If those names -- or perhaps faces -- are familiar, it's because the two both worked at a pair of south Minneapolis eateries (Peterson at the former Bakery on Grand, Kvalsten at Corner Table) before leaving the city's crowded restaurant field for the greener pastures of the far western suburbs.

When a storefront in sweet downtown Waconia became available this year, Kvalsten, Peterson and Peterson's cousin Matty O'Reilly teamed up, rolled up their sleeves, stretched a shoestring budget and launched the Green Room.

Kvalsten's cooking stresses comfort, quality and value. A hearty bacon-wrapped meatloaf is just $11, and a mouthwatering Minnesota-raised pork loin, paired with apples and cabbage, is a bargain at $15. Kvalsten livens things up with daily specials (halibut with haricort verts and a roasted beet sauce was a recent dish) and at lunch he does both standards (BLTs, angus beef burger) and surprises (an open-faced spread of asparagus, walnut pesto, grilled onions and roasted red peppers on focaccia). Dessert means lavender crème brûlée and a hot-from-the-oven molten chocolate cake.

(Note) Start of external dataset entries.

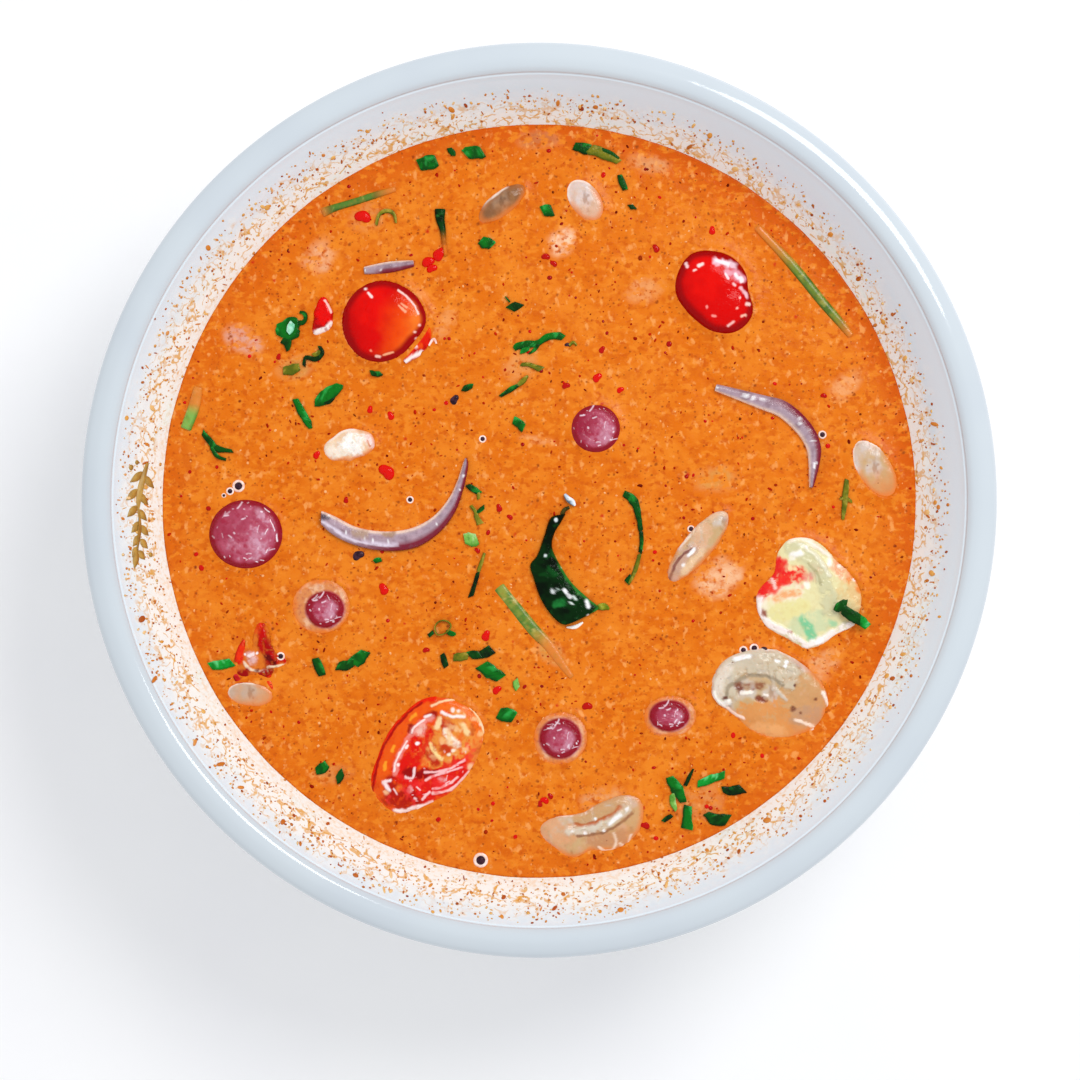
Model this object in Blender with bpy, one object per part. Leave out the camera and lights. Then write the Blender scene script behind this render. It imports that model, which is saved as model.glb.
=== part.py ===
"""Tom yum soup in a white porcelain bowl: the bowl, the soup and its larger toppings, each a closed solid.

Lengths are in millimetres and become metres where a mesh is made. Z = 0 is the table under the foot ring and
the Z axis is the bowl's own axis.
"""

import math
from dataclasses import dataclass

import bmesh
import bpy
from mathutils import Vector

MM = 0.001
GAP = 0.3

# The bowl.
RIM_RADIUS = 95.0
RIM_HEIGHT = 72.0
LIP_TOP_RADIUS = 91.8
LIP_INNER_RADIUS = 88.7
LIP_STEP = 0.9
WALL = 4.6
WALL_TOP = (88.2, 69.9)
WALL_PULLS = ((62.0, 9.0), (71.0, 43.0))
FLOOR_RADIUS = 30.0
FLOOR_HEIGHT = 9.0
UNDERSIDE_HEIGHT = 4.2
FOOT_OUTER_RADIUS = 45.0
FOOT_INNER_RADIUS = 40.0
FOOT_EASE = 0.9
FOOT_TOP_HEIGHT = 6.4
LIP_UNDER_HEIGHT = 66.0
TURNS = 56
WALL_STEPS = 7

# The soup.
SOUP_LEVEL = 57.0
POCKET_GAP = 0.4
POCKET_ABOVE = 4.0

BIG_SLICE_TURNS = 16
SMALL_SLICE_TURNS = 12
SMALL_SLICE_REACH = 7.0
STRIP_SIDES = 8


@dataclass(frozen=True)
class Finish:
    """A plain surface: its linear colour, roughness and metallic value."""

    name: str
    colour: tuple
    roughness: float
    metallic: float = 0.0


PORCELAIN = Finish("porcelain", (0.80, 0.83, 0.87), 0.12)
BROTH = Finish("coconut_broth", (0.80, 0.24, 0.03), 0.25)
TOMATO = Finish("tomato", (0.75, 0.02, 0.01), 0.2)
PALE_TOMATO = Finish("pale_tomato", (0.75, 0.68, 0.42), 0.3)
SHALLOT = Finish("shallot", (0.42, 0.07, 0.14), 0.25)
ONION = Finish("red_onion", (0.38, 0.20, 0.24), 0.25)
MUSHROOM = Finish("mushroom", (0.55, 0.44, 0.32), 0.3)
BROWN_MUSHROOM = Finish("brown_mushroom", (0.22, 0.12, 0.06), 0.3)
LEAF = Finish("lime_leaf", (0.01, 0.05, 0.01), 0.15)
STALK = Finish("green_stalk", (0.14, 0.18, 0.02), 0.35)
CHILLI = Finish("chilli", (0.60, 0.01, 0.01), 0.25)


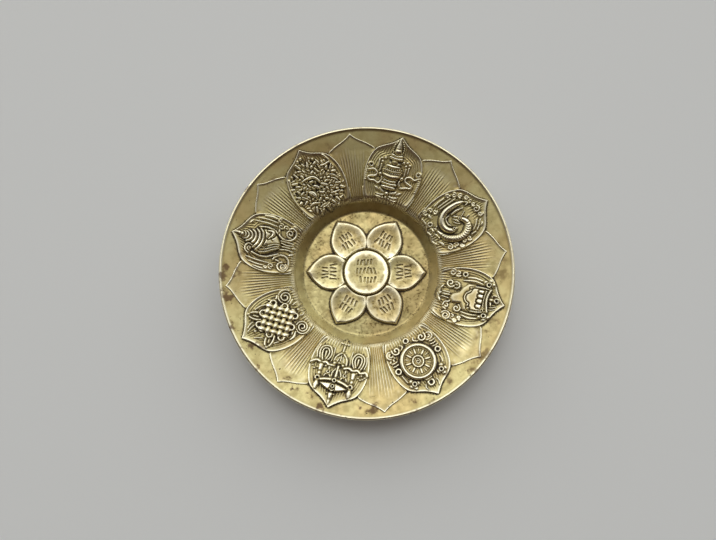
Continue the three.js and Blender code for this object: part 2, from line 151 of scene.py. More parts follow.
def add(tree, kind, settings=None, inputs=None):
    """Adds a node with its settings. Each input is a plain value, or a socket that is linked to it."""
    node = tree.nodes.new(kind)
    for key, value in (settings or {}).items():
        setattr(node, key, value)
    for key, value in (inputs or {}).items():
        if isinstance(value, bpy.types.NodeSocket):
            tree.links.new(value, node.inputs[key])
        else:
            node.inputs[key].default_value = value
    return node


def shape_tree(name, sizes):
    """A new shape tree with a geometry input, and one named number input for each size."""
    tree = bpy.data.node_groups.new(name, "GeometryNodeTree")
    tree.interface.new_socket("Geometry", in_out="INPUT", socket_type="NodeSocketGeometry")
    for key, value in sizes.items():
        kind = "NodeSocketInt" if isinstance(value, int) else "NodeSocketFloat"
        tree.interface.new_socket(key, in_out="INPUT", socket_type=kind)
    tree.interface.new_socket("Geometry", in_out="OUTPUT", socket_type="NodeSocketGeometry")
    return tree, tree.nodes.new("NodeGroupInput")


def end_tree(tree, geometry, material):
    real = add(tree, "GeometryNodeRealizeInstances", None, {"Geometry": geometry})
    dressed = add(tree, "GeometryNodeSetMaterial", None, {"Geometry": real.outputs[0], "Material": material})
    add(tree, "NodeGroupOutput", None, {"Geometry": dressed.outputs[0]})


def grown(piece, tree, sizes):
    """The piece's mesh as the tree makes it with these sizes, as a plain mesh."""
    modifier = piece.modifiers.new("shape", "NODES")
    modifier.node_group = tree
    for item in tree.interface.items_tree:
        if item.in_out == "INPUT" and item.name in sizes:
            modifier[item.identifier] = sizes[item.name]
    evaluated = piece.evaluated_get(bpy.context.evaluated_depsgraph_get())
    mesh = bpy.data.meshes.new_from_object(evaluated)
    piece.modifiers.remove(modifier)
    piece.data = mesh
    mesh.polygons.foreach_set("use_smooth", [True] * len(mesh.polygons))
    return piece


def math_node(tree, operation, first, second=0.0):
    return add(tree, "ShaderNodeMath", {"operation": operation}, {0: first, 1: second}).outputs[0]


def turned_tree(sizes, material):
    """Turns the input's row of points about the Z axis, and pits the floor of the well."""
    tree, given = shape_tree("turned_dish", sizes)
    rows = add(tree, "GeometryNodeAttributeDomainSize", None, {"Geometry": given.outputs["Geometry"]}).outputs[0]
    columns = math_node(tree, "ADD", given.outputs["Sides"], 1.0)
    grid = add(tree, "GeometryNodeMeshGrid", None, {"Vertices X": columns, "Vertices Y": rows})
    index = add(tree, "GeometryNodeInputIndex").outputs[0]
    row = math_node(tree, "MODULO", index, rows)
    column = math_node(tree, "FLOOR", math_node(tree, "DIVIDE", index, rows))
    position = add(tree, "GeometryNodeInputPosition").outputs[0]
    taken = add(tree, "GeometryNodeSampleIndex", {"data_type": "FLOAT_VECTOR"}, {
        "Geometry": given.outputs["Geometry"], "Value": position, "Index": row}).outputs[0]
    turn = math_node(tree, "MULTIPLY", math_node(tree, "DIVIDE", column, given.outputs["Sides"]), -math.tau)
    turned = add(tree, "ShaderNodeVectorRotate", {"rotation_type": "Z_AXIS"}, {"Vector": taken, "Angle": turn})
    placed = add(tree, "GeometryNodeSetPosition", None, {
        "Geometry": grid.outputs["Mesh"], "Position": turned.outputs[0]}).outputs[0]
    closed = add(tree, "GeometryNodeMergeByDistance", None, {"Geometry": placed, "Distance": 1e-6}).outputs[0]
    # Casting pits, only on the floor inside the cove
    noise = add(tree, "ShaderNodeTexNoise", None, {
        "Scale": math_node(tree, "DIVIDE", 1.0, given.outputs["Pit size"]), "Detail": 3.0, "Roughness": 0.6})
    hollow = math_node(tree, "MAXIMUM", math_node(tree, "SUBTRACT", 0.46, noise.outputs["Fac"]), 0.0)
    parts = add(tree, "ShaderNodeSeparateXYZ", None, {0: position}).outputs
    flat = add(tree, "ShaderNodeVectorMath", {"operation": "LENGTH"}, {
        0: add(tree, "ShaderNodeCombineXYZ", None, {"X": parts["X"], "Y": parts["Y"]}).outputs[0]}).outputs["Value"]
    inside = math_node(tree, "LESS_THAN", flat, given.outputs["Pitted radius"])
    above = math_node(tree, "GREATER_THAN", parts["Z"], given.outputs["Floor height"])
    depth = math_node(tree, "MULTIPLY", hollow, given.outputs["Pit depth"])
    drop = math_node(tree, "MULTIPLY", math_node(tree, "MULTIPLY", inside, above), depth)
    sunk = add(tree, "ShaderNodeCombineXYZ", None, {"Z": math_node(tree, "MULTIPLY", drop, -1.0)}).outputs[0]
    pitted = add(tree, "GeometryNodeSetPosition", None, {"Geometry": closed, "Offset": sunk}).outputs[0]
    end_tree(tree, pitted, material)
    return tree


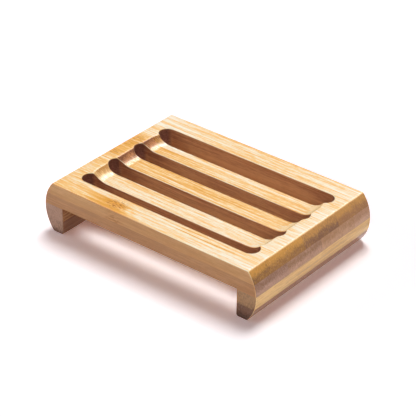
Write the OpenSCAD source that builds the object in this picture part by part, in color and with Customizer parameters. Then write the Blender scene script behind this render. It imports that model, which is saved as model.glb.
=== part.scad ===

The cheery room (yes, the walls are the color of a freshly mowed May lawn) matches the mood of the friendly staffers, and the brief wine list is priced to move. In short, it's the cafe every town should be so lucky to have on its Main Street.

CHEZ JUDE

Grand Marais, Minn.

From my perch at the enchanting Chez Jude, my eyes bounced among countless postcard-worthy images: the town's snug New England-like harbor, the delphiniums bursting like rockets from the restaurant's well-tended gardens and the lovely piece of smoked lake trout dressed with capers and herbs that chef/owner Judi Barsness was sending out as a salutation to her guests that evening.

The menu changes weekly at this year-old gem, housed in a lovely yellow cottage, with Barsness and her crew buffing a polish on local treasures: Lake Superior fish, breads from a skilled neighboring baker, produce raised by a nearby subscription farm. "We have such abundance here," said Barsness, a vet of the Coho Cafe & Bakery just down the road in Tofte, Minn. "It's fun to play with that. It's like a new adventure every day."

A smoker in the back yard and a wood-burning oven in the kitchen add tantalizing flavor layers, from meaty pork ribs slathered with a slow-burn maple barbecue sauce and flavorful duck with wild rice risotto to wild-caught salmon and a brioche sandwich piled with prosciutto, apples, cheddar and a sweet fig jam. (Chez Jude's barbecue sauce is sold across the street at the Dockside Fish Market.)

Careful touches abound: crisp white linen and gleaming blond floors in the cozy dining room, a front porch that catches cooling lake breezes, a well-chosen wine selection, small-town friendly service and marvelous desserts (especially a divine rhubarb tart) by pastry chef Misha Martin.

I can see it in the travel brochures now: Don't visit the North Shore's most charming town without stopping at its most charming new restaurant.

FISHER'S CLUB

Avon, Minn.

Nothing embodies up-to-the-lake goodness better than Fisher's Club. The 74-year-old glory was recently sold by its second-generation owners, and the transaction could have been a cause for concern. But not to worry. This veritable chapel of knotty pine was purchased by a group of investors that includes Mr. Lake Wobegon himself, Garrison Keillor, and these new keepers of the Fisher's Club flame appear to be exceptional stewards of its irreplaceable legacy.

The kitchen follows standard operating supper-club procedure, which means lots of walleye, broasted chicken, steaks and burger baskets at reasonable prices. But many dishes go back, in Minnesota-speak, to "olden times" (translation: recipes resurrected from the club's archives), including battered and deep-fried sunfish (with a chunky, packed-full-of-chopped-pickles tartar sauce), a lusciously creamy coleslaw, a potato salad fit for a king (or at least radio royalty) and a boffo relish tray loaded with liverwurst, meatballs, pickled herring and garlic toast.